As most of the Godlessness in America is being spread by undeniable cultural Marxists the turnaround seems almost total, but America is still more civilized than Russia.
Augustina says
Could we not influence Russia more by being friendly to them? They now have a more “western” arrangement, they aren’t godless communists any more. Are our leaders really that stupid, grunting “Soviet bad, so Russia bad”? Also the Eastern European countries are now western style democracies. We “won.” So why poke the bear? What do we need NATO for now, anyway?
henrydampier says
The pithy response is that criminals control the American state, which is inhabited by a corrupt general population which is easily bribed and misdirected.

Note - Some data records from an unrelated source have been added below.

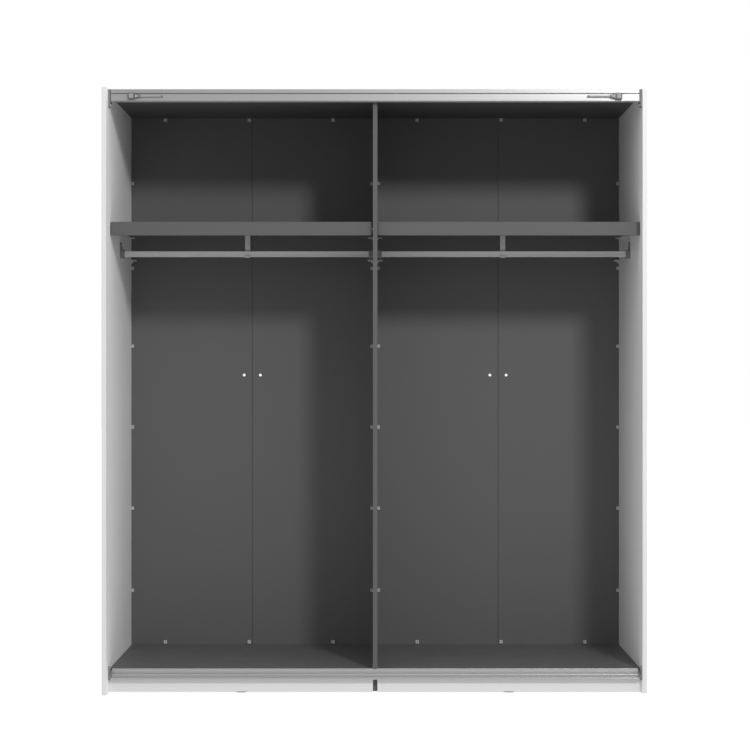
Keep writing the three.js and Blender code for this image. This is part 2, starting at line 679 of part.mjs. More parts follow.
// A block on the rail's face with a neck that flares from the cylinder's mouth to the block.
function damperHolder(sign) {
  const half = DAMPER_BLOCK_HEIGHT / 2;
  const mouth = DAMPER_MOUTH / 2;
  const blockInner = NECK_END + DAMPER_NECK_LENGTH;
  const y = [DAMPER_Y - DAMPER_THICKNESS / 2, DAMPER_Y + DAMPER_THICKNESS / 2];
  const blockX = [sign * blockInner, sign * DAMPER_BLOCK_OUTER].sort((a, b) => a - b);
  const body = extrude(roundedRectangle([DAMPER_Z - half, DAMPER_Z + half], blockX, 3), 'y', y, 0.5);
  const neckPoints = [
    [DAMPER_Z + mouth, sign * NECK_END],
    [DAMPER_Z + mouth, sign * (NECK_END + 5)],
    [DAMPER_Z + half - 2, sign * (blockInner + 2)],
    [DAMPER_Z - half + 2, sign * (blockInner + 2)],
    [DAMPER_Z - mouth, sign * (NECK_END + 5)],
    [DAMPER_Z - mouth, sign * NECK_END],
  ];
  const neck = extrude(outline(neckPoints), 'y', [y[0] + 0.8, y[1]]);
  const boreX = [sign * (NECK_END - 1), sign * (DAMPER_BLOCK_OUTER - BORE_CLOSED_END)];
  const bore = rod(PLUNGER_DIAMETER / 2 + GAP, boreX.sort((a, b) => a - b), 'x', [0, DAMPER_Y, DAMPER_Z]);
  return cut(join(body, neck), bore);
}

// The plunger: a rod with a round buffer head, mostly out of the cylinder at rest.
function damperPlunger(sign) {
  const r = PLUNGER_DIAMETER / 2;
  const head = NECK_END - PLUNGER_REACH;
  const inside = DAMPER_BLOCK_OUTER - BORE_CLOSED_END - 1 - PLUNGER_TRAVEL;
  const profile = [
    [0, head],
    [r - 0.4, head],
    [r + BUFFER_RISE, head + 0.7],
    [r + BUFFER_RISE, head + 5],
    [r, head + 5.5],
    [r, inside],
    [0, inside],
  ];
  const g = turned(profile, 'x', [0, DAMPER_Y, DAMPER_Z], 20);
  return sign < 0 ? g.rotateZ(Math.PI).translate(0, 2 * DAMPER_Y, 0) : g;
}

for (const [side, sign] of Object.entries(SIDES)) {
  add(`damper_holder_${side}`, damperHolder(sign), darkPlastic);
  add(`damper_plunger_${side}`, damperPlunger(sign), zinc);
}

// ---------------------------------------------------------------- feet

const FOOT_RADIUS = FOOT_DIAMETER / 2;
const PAD_HEIGHT = 3.6;
const STUD_RADIUS = 4;
const STUD_TOP = 56;
const SOCKET_WIDTH = 30;
const FOOT_Y = PLINTH_FRONT + BOARD + SOCKET_WIDTH / 2;

for (const [side, sign] of Object.entries(SIDES)) {
  const x = sign * FOOT_X;
  const socketY = [PLINTH_FRONT + BOARD + GAP, PLINTH_FRONT + BOARD + SOCKET_WIDTH];
  const socket = cut(
    extrude(
      roundedRectangle([x - SOCKET_WIDTH / 2, x + SOCKET_WIDTH / 2], socketY, 4),
      'z',
      [10, FLOOR_BOTTOM - GAP],
    ),
    rod(STUD_RADIUS + GAP, [0, FLOOR_TOP], 'z', [x, FOOT_Y, 0]),
  );
  add(`foot_socket_${side}`, socket, darkPlastic);

  // A round pad on a threaded stud, which is turned to raise or lower the floor.
  const foot = turned([
    [0, 0],
    [FOOT_RADIUS - 1.2, 0],
    [FOOT_RADIUS, 1.2],
    [FOOT_RADIUS, PAD_HEIGHT - 1],
    [FOOT_RADIUS - 1, PAD_HEIGHT],
    [STUD_RADIUS, PAD_HEIGHT],
    [STUD_RADIUS, STUD_TOP - 1],
    [STUD_RADIUS - 1, STUD_TOP],
    [0, STUD_TOP],
  ], 'z', [x, FOOT_Y, 0], 32);
  add(`levelling_foot_${side}`, foot, blackPlastic);
}

// Nail-on glides under the standing boards.
const GLIDE_RADIUS = 7;
const glide = (x, y) => turned([
  [0, 0],
  [GLIDE_RADIUS - 1, 0],
  [GLIDE_RADIUS, 1],
  [GLIDE_RADIUS, GLIDE_HEIGHT - GAP],
  [0, GLIDE_HEIGHT - GAP],
], 'z', [x, y, 0], 20);

const GLIDE_END_INSET = 40;
const standing = [
  ['side_left', -INNER - HALF_BOARD, LEFT_FRONT],
  ['partition', 0, FLOOR_FRONT],
  ['side_right', INNER + HALF_BOARD, RIGHT_FRONT],
];
for (const [place, x, front] of standing) {
  add(`glide_${place}_front`, glide(x, front + GLIDE_END_INSET), blackPlastic);
  add(`glide_${place}_rear`, glide(x, REAR - GLIDE_END_INSET), blackPlastic);
}

export default wardrobe;
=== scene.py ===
import json
import math

import bmesh
import bpy
from mathutils import Matrix, Vector


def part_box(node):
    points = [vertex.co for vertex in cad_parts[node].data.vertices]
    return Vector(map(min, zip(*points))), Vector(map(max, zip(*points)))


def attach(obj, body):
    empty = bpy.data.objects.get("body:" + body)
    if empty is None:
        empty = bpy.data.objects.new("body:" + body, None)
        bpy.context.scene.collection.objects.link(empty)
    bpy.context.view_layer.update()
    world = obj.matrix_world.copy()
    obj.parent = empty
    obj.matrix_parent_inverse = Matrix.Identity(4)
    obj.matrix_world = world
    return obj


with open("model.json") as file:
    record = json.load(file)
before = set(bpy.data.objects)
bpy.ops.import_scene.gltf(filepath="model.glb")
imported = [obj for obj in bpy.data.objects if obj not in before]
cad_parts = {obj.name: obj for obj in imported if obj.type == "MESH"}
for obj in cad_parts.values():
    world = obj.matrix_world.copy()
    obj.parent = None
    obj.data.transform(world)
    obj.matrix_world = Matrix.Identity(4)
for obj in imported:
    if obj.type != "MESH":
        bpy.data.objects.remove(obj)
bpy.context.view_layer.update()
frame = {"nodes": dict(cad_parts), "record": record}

# The carcass of a two-compartment sliding door wardrobe, in metres, front towards -Y.
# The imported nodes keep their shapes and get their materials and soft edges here. Screws, clips,
# cover caps and other small fittings are made as new pieces. There are no doors, as in the photo.

NODES = frame["nodes"]
CARCASS = "carcass"
SIDES = {"left": -1, "right": 1}


def low(node):
    return Vector(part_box(node)[0])


def high(node):
    return Vector(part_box(node)[1])


INNER = low("side_panel_right").x
PARTITION_FACE = high("centre_partition").x
BACK_PLANE = low("back_panel_left_outer").y
BACK_REAR = high("back_panel_left_outer").y
CEILING = low("top_panel_left").z
FLOOR_TOP = high("floor_panel_left").z
REAR = high("side_panel_left").y

# ------------------------------------------------------------------ camera, light and stage

LENS = 85
SENSOR = 36
CAMERA_AT = (0, -6.131, 1.05)
CAMERA_SHIFT = (-0.0002, 0.00266)

KEY_AT = Vector((1.9, -4.6, 3.77))
KEY_AIM = Vector((0, 0, 1))
KEY_SIZE = 0.72
KEY_POWER = 122
# The dome's strength straight ahead, and how much more it has straight to each side and straight
# above or below.
DOME_STRENGTH = 0.38
DOME_SIDES = 0.7
DOME_POLES = 0.52
STAGE_HALF = 30
STAGE_TONE = 0.5
STAGE_GLOW = 0.78


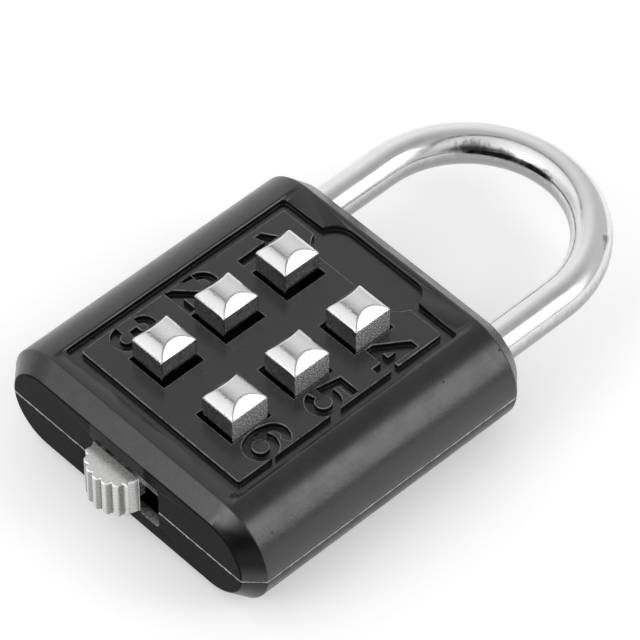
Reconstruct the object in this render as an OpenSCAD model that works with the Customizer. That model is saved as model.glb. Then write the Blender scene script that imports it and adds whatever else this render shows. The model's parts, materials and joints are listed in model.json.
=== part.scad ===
// Push-button combination padlock: a two-part cast body, six sprung buttons,
// a code slide moved by a knurled knob, and a sprung shackle.
//
// Frame: +X to the right and +Y towards the shackle, as the front is seen;
// +Z out of the front. The origin is the centre of the flat back.

/* [Body] */
// Width of the body across its rounded sides
body_w = 50; // [49.6:0.2:58]
// Length of the body, from the knob's end to the shackle's end
body_l = 51; // [51:0.5:60]
// Thickness of the body, which also rounds its sides
body_t = 17.4; // [17:0.1:18.4]
// Size of the 45 degree chamfer round both ends
end_chamfer = 2.5; // [1:0.1:3]
// Radius that softens both edges of the chamfer
edge_r = 0.5; // [0.2:0.1:1]
// How far the parting plane lies behind the middle of the thickness
parting_drop = 0.4; // [0:0.05:0.6]
// Thickness of the front wall behind the face
front_wall = 3; // [2.4:0.1:3.2]
// Thickness of the back wall
back_wall = 2.2; // [1.8:0.1:2.6]
// Thickness of the end wall that the shackle goes through
shackle_end_wall = 3; // [2:0.1:4]
// Thickness of the end wall that the knob goes through
knob_end_wall = 1.6; // [1.2:0.1:2.4]
// Thickness of the wall between a shackle bore and the cavity
bore_wall = 1.2; // [0.8:0.1:1.6]
// Width of the two rails that the code slide runs on
rail_w = 1; // [0.6:0.1:1.4]

/* [Panel] */
// Width of the sunk panel on the face
panel_w = 34.2; // [32.4:0.1:34.8]
// Length of the sunk panel
panel_l = 40.3; // [39:0.1:40.8]
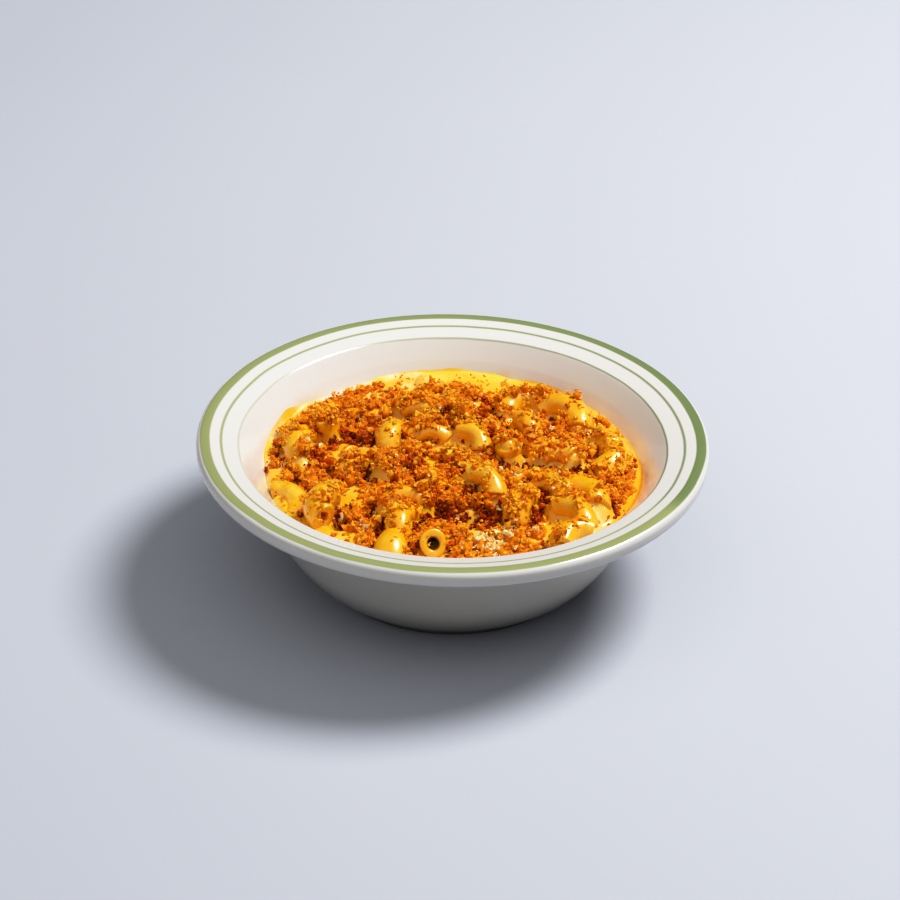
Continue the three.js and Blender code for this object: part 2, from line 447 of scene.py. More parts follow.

There are countless conceivable better possible diplomatic responses to Russia.
Augustina says
I suppose it’s bureaucratic stasis. A bunch of self important well paid functionaries must justify their existence.
henrydampier says
They don’t see themselves that way, but that is the case.
Toddy Cat says
“Are our leaders really that stupid, grunting “Soviet bad, so Russia bad”? ”
I wish that it was that simple. This might be the motivation for some of the more simple-minded Republicans, but a lot of the leftists who are now in the van of the “Hate Russia” movement made excuses for the old Communist USSR. They hate Russia and Russians because they “killed the dream” – they gave up on Communism, and turned back to Christianity. For this, the Left can never forgive them.
henrydampier says
There’s also the fact that Russia is outside the post-war banking system. It was a major US project after 1991 to integrate Russia into the international financial system.
Putin scuttled this project and embarrassed many highly-placed Americans. For this, there’s a sense of anger and betrayal in the upper American echelons that is not necessarily shared by the broader American people, except when they are whipped into a frenzy by the media.